Overview of "Exploring the structure of a real-time, arbitrary neural artistic stylization network"

The paper presents a novel approach to artistic style transfer that innovatively combines flexibility, efficiency, and generalization capabilities, overcoming previous limitations in the field. The authors propose a method to perform real-time artistic stylization, blending a neural algorithm of artistic style with the expediency of fast style transfer networks. This research introduces an enhanced mechanism, leveraging conditional instance normalization to facilitate the transformation of any content image into a stylized version based on a given style image.

Methodology

The model architecture hinges on two main components: the style prediction network and the style transfer network. The former uses a pretrained Inception-v3 network architecture as a backbone to infer a style embedding from an arbitrary style image, while the latter employs an encoder-decoder CNN that incorporates these predicted style embeddings to generate the stylized image. The integration of conditional instance normalization emerges as a critical factor, wherein normalization parameters crucially adapt based on the predicted style vector, allowing the model to generalize across a diverse array of unseen paintings. The stylistic transformation occurs almost instantaneously, opening avenues for real-time application.

Experimental Evaluation

The evaluation of this model is comprehensive, including a training dataset that encompasses around 80,000 paintings and 6,000 visual textures. Such an extensive training corpus also facilitates the exploration of the system's capability to generalize beyond the styles present in the training set. Remarkable results are obtained, indicating not only high fidelity in style representation but also successful generalization to unobserved styles. For objective evaluation, the model displays favorable performance when compared to previous methods, even achieving results comparable to the computationally demanding optimization approach of Gatys et al.
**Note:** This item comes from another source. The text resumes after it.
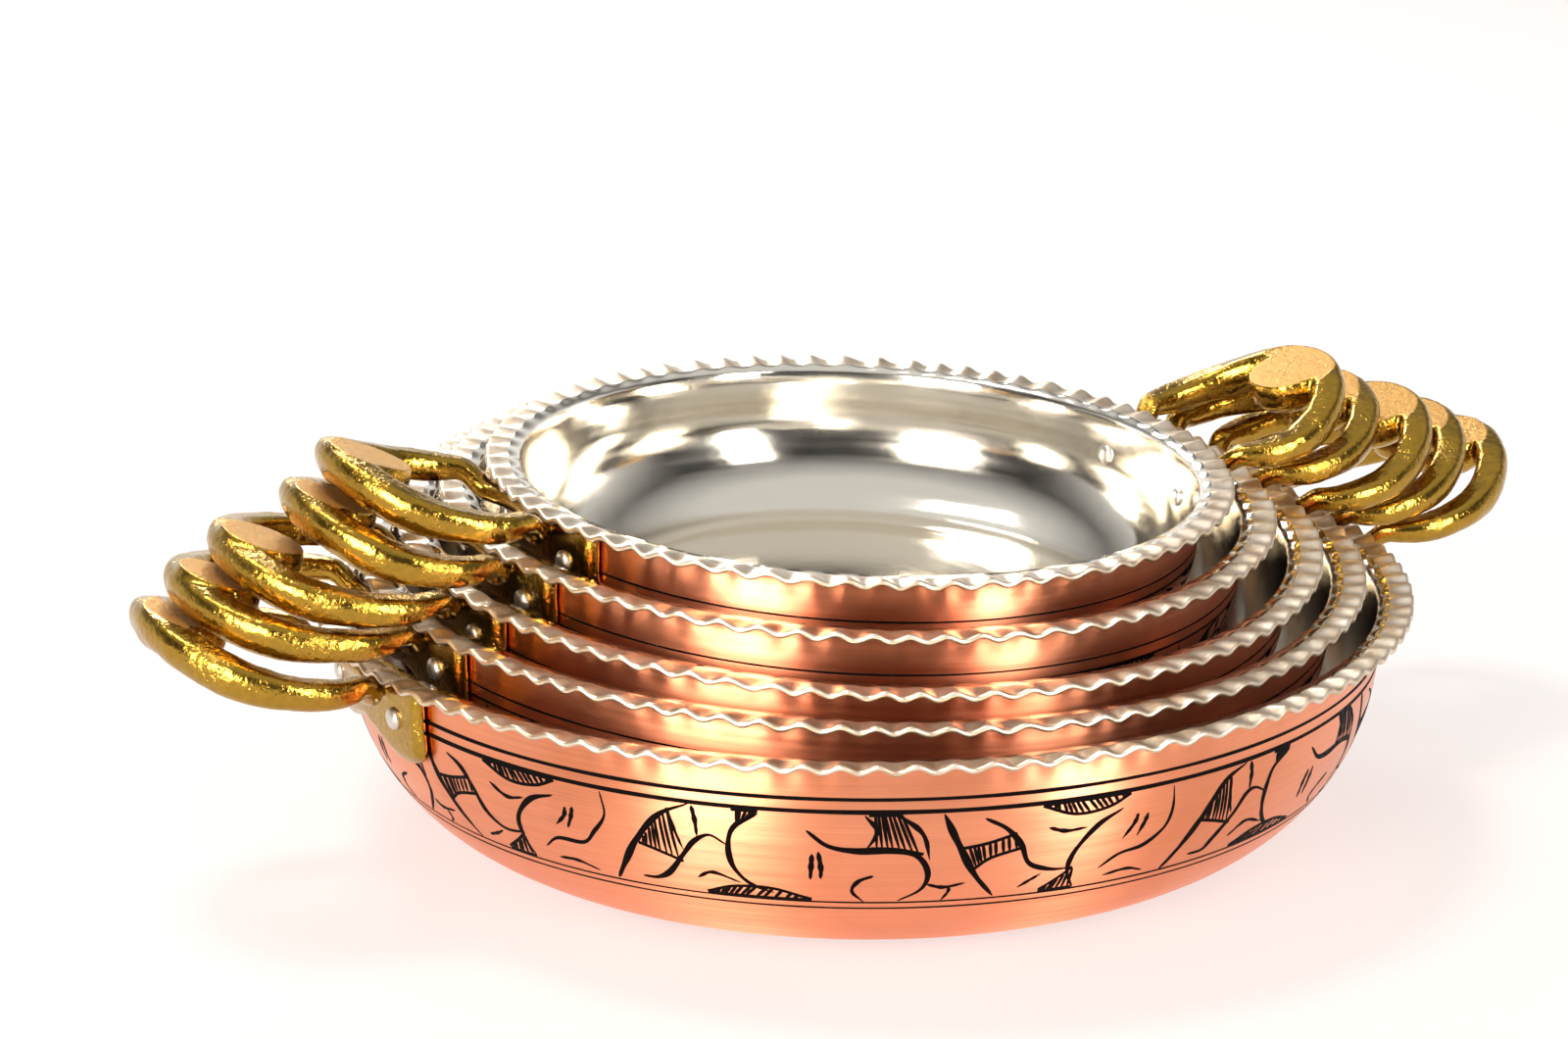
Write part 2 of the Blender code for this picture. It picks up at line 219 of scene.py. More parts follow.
line_tint = add(tree, "ShaderNodeMapRange", {"Value": lines.outputs["Fac"], "From Min": 0.3, "From Max": 0.7})
line_tint.inputs["To Min"].default_value = 0.90
line_tint.inputs["To Max"].default_value = 1.05
shaded = add(
    tree,
    "ShaderNodeVectorMath",
    {0: tint.outputs[2], "Scale": line_tint.outputs[0]},
    operation="SCALE",
)
gloss = add(tree, "ShaderNodeMapRange", {"Value": bands.outputs["Fac"], "From Min": 0.3, "From Max": 0.7})
gloss.inputs["To Min"].default_value = 0.29
gloss.inputs["To Max"].default_value = 0.37
relief = add(tree, "ShaderNodeBump", {"Height": lines.outputs["Fac"], "Distance": 0.00002, "Strength": 0.5})
along = add(tree, "ShaderNodeTangent", direction_type="UV_MAP", uv_map="turning")
tree.links.new(shaded.outputs[0], shader.inputs["Base Color"])
tree.links.new(gloss.outputs[0], shader.inputs["Roughness"])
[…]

Implications and Future Directions

The implications of this work are substantial in both theoretical understanding and practical applications. The development of a compact and smooth embedding space for styles suggests potential new directions in understanding and structuring artistic style in computational terms. Additionally, these findings might spur further research into more sophisticated embeddings, integrating semantic understanding of visual content. From a practical standpoint, the capacity for real-time style transfer has far-reaching applications in digital content creation, multimedia, and possibly even augmented reality, where dynamic style adaptations could become a reality.

The paper also sets the groundwork for further exploration into embedding spaces, potentially incorporating additional data such as metadata to refine stylistic representations. Future work may examine enhancing the model's granularity by incorporating temporal consistency for applications in video, as well as adjusting style strength dynamically. The authors also contemplate improvements in stylization quality through more refined optimization techniques.

Overall, this research presents a significant advancement in artistic style transfer technology, highlighting a successful fusion of flexibility, speed, and expansive generalization. These developments could pave the way for more nuanced and broadly applicable style transfer systems.